§ **Information given**:

#####

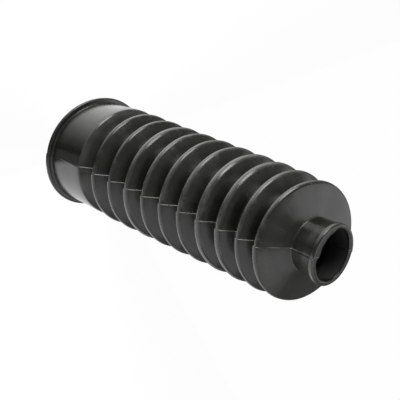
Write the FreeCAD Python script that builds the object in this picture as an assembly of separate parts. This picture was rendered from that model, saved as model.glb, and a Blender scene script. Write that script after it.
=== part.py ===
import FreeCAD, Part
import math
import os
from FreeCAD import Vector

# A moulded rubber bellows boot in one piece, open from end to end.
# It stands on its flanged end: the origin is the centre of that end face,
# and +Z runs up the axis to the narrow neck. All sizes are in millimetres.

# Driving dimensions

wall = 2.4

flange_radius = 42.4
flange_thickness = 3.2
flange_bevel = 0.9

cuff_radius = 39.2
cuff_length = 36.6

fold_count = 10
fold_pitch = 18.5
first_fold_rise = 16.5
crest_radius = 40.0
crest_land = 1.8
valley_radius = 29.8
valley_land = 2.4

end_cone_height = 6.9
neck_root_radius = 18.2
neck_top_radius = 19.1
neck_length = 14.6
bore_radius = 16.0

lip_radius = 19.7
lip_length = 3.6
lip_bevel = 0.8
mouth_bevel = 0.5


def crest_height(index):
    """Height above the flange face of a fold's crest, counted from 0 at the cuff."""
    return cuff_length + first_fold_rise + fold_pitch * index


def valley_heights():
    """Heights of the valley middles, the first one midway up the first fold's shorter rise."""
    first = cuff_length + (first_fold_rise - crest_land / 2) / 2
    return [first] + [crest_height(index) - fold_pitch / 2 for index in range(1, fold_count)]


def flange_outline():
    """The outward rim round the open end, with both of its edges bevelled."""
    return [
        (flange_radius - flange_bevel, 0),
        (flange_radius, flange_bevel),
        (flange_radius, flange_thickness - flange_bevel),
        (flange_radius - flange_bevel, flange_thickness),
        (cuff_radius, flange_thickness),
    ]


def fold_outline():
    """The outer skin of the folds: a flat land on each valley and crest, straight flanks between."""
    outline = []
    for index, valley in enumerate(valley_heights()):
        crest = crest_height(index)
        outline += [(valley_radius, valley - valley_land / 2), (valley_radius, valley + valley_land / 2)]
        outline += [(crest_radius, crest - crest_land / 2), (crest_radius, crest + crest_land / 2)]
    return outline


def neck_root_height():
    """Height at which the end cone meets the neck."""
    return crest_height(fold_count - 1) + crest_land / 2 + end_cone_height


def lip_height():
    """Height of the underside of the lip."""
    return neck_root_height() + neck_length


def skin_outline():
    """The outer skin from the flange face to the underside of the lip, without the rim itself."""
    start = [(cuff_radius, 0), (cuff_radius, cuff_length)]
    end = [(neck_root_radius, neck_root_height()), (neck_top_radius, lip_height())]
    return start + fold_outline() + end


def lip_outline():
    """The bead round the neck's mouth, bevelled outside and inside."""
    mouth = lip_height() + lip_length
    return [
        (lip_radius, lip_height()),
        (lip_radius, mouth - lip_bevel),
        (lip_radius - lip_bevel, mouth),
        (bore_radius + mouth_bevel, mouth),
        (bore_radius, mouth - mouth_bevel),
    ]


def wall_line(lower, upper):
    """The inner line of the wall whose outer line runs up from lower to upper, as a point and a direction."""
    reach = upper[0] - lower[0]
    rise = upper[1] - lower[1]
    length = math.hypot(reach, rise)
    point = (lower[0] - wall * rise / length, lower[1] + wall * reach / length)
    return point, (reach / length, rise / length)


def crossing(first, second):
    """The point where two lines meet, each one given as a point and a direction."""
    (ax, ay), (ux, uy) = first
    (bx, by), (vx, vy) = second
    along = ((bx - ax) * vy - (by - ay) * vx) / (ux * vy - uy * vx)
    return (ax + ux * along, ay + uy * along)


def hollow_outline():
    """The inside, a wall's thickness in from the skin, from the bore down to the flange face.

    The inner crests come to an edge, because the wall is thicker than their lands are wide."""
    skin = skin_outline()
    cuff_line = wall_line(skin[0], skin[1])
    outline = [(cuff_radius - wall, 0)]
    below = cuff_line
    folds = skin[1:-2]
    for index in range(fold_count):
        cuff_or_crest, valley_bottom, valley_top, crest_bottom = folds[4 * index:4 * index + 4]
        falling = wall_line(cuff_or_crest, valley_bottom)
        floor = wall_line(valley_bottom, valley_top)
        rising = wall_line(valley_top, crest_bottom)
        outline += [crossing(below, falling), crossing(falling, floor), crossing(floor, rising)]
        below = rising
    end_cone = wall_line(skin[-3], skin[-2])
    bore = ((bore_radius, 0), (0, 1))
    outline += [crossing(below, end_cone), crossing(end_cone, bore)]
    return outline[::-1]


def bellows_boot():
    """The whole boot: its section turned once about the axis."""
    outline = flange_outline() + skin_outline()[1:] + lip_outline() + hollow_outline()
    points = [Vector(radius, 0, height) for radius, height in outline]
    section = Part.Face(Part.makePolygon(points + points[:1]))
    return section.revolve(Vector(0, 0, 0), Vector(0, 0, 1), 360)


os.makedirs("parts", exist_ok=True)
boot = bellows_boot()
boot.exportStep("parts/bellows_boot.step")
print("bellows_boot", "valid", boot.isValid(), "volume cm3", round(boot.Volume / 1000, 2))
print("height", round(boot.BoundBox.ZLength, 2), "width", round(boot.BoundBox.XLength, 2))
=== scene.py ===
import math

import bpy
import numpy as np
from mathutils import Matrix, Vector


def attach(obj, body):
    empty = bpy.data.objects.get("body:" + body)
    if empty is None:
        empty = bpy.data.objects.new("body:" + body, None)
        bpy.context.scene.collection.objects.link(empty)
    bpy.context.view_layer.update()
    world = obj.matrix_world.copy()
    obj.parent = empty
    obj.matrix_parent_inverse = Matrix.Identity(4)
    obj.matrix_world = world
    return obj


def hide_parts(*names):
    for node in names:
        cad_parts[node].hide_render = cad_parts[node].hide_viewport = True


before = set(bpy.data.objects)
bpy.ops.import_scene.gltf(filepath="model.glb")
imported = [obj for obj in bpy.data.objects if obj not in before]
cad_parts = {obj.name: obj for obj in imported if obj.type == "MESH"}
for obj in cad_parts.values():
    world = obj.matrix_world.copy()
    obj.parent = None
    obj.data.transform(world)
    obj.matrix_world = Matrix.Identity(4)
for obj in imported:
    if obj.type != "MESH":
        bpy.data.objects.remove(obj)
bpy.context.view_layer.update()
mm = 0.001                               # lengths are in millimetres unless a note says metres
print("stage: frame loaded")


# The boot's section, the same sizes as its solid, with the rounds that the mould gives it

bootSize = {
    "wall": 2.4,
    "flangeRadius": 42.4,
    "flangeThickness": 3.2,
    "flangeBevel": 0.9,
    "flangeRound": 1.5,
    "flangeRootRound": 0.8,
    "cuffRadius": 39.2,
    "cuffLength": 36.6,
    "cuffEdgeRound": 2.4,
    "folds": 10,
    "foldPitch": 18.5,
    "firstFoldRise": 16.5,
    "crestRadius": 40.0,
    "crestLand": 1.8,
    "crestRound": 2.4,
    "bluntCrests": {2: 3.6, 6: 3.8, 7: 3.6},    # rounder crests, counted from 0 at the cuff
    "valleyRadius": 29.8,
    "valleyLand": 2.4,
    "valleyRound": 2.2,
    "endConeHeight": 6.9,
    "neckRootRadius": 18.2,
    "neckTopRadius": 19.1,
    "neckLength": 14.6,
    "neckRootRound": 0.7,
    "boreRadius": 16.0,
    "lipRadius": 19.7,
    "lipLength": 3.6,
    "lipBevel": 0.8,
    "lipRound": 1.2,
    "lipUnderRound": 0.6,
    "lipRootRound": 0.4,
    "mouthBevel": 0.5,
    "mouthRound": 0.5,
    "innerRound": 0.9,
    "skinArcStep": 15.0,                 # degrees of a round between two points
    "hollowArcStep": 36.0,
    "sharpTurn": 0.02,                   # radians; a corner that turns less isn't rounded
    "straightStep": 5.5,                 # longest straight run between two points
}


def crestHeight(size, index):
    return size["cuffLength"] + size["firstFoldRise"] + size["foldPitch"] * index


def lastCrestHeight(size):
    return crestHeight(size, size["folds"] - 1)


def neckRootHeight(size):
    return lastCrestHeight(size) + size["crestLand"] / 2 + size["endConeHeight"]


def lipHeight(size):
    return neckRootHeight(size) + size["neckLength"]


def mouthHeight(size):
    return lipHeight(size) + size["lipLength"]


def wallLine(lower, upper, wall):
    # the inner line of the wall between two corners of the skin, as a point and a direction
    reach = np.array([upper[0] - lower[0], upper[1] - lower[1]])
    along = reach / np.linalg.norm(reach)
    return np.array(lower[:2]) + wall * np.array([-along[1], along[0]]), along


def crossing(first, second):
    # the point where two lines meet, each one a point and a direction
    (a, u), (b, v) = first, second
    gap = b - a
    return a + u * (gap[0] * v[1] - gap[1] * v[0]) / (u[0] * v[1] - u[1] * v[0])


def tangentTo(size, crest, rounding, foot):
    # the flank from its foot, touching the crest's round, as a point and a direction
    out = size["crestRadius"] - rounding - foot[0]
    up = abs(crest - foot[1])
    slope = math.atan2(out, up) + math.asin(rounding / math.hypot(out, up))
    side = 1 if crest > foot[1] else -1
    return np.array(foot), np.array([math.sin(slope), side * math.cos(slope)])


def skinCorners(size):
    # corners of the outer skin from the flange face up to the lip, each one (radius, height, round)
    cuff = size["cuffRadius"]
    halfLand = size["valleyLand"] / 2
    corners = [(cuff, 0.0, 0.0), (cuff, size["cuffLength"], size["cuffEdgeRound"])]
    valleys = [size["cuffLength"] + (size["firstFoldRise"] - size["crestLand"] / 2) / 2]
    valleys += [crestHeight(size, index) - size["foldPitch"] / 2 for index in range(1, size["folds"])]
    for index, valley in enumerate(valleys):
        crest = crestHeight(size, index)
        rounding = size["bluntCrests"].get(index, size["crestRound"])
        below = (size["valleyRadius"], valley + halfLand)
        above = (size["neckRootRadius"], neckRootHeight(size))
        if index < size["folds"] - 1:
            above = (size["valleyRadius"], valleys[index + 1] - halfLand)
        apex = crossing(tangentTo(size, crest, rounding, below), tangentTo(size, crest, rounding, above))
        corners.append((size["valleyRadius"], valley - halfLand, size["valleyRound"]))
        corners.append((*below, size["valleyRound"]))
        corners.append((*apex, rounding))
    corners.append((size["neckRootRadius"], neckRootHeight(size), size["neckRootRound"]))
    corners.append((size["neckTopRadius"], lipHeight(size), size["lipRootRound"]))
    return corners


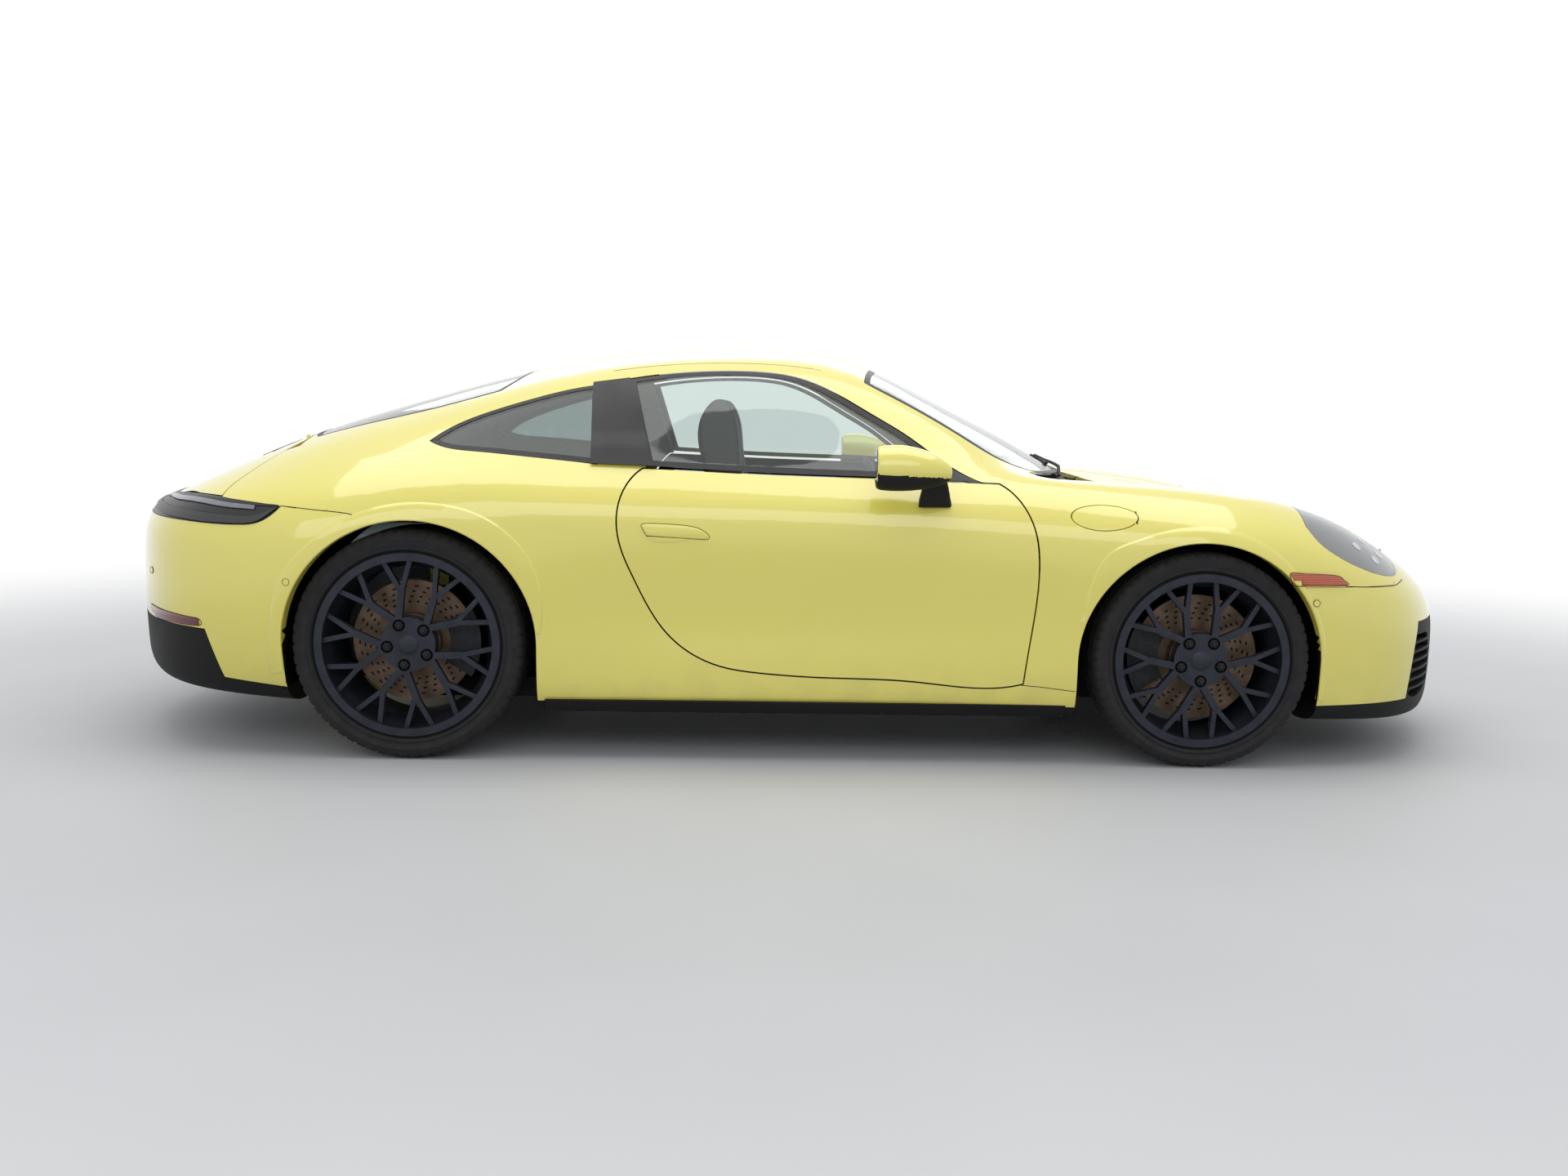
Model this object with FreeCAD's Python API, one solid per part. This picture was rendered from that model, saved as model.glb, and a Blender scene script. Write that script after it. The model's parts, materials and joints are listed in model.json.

#####

Extract only the lines from the line with "round(boot.Volume / 1000, 2))" through the line with "obj.parent = None", keeping both end lines exactly as they are.

print("bellows_boot", "valid", boot.isValid(), "volume cm3", round(boot.Volume / 1000, 2))
print("height", round(boot.BoundBox.ZLength, 2), "width", round(boot.BoundBox.XLength, 2))
=== scene.py ===
import math

import bpy
import numpy as np
from mathutils import Matrix, Vector


def attach(obj, body):
    empty = bpy.data.objects.get("body:" + body)
    if empty is None:
        empty = bpy.data.objects.new("body:" + body, None)
        bpy.context.scene.collection.objects.link(empty)
    bpy.context.view_layer.update()
    world = obj.matrix_world.copy()
    obj.parent = empty
    obj.matrix_parent_inverse = Matrix.Identity(4)
    obj.matrix_world = world
    return obj


def hide_parts(*names):
    for node in names:
        cad_parts[node].hide_render = cad_parts[node].hide_viewport = True


before = set(bpy.data.objects)
bpy.ops.import_scene.gltf(filepath="model.glb")
imported = [obj for obj in bpy.data.objects if obj not in before]
cad_parts = {obj.name: obj for obj in imported if obj.type == "MESH"}
for obj in cad_parts.values():
    world = obj.matrix_world.copy()
    obj.parent = None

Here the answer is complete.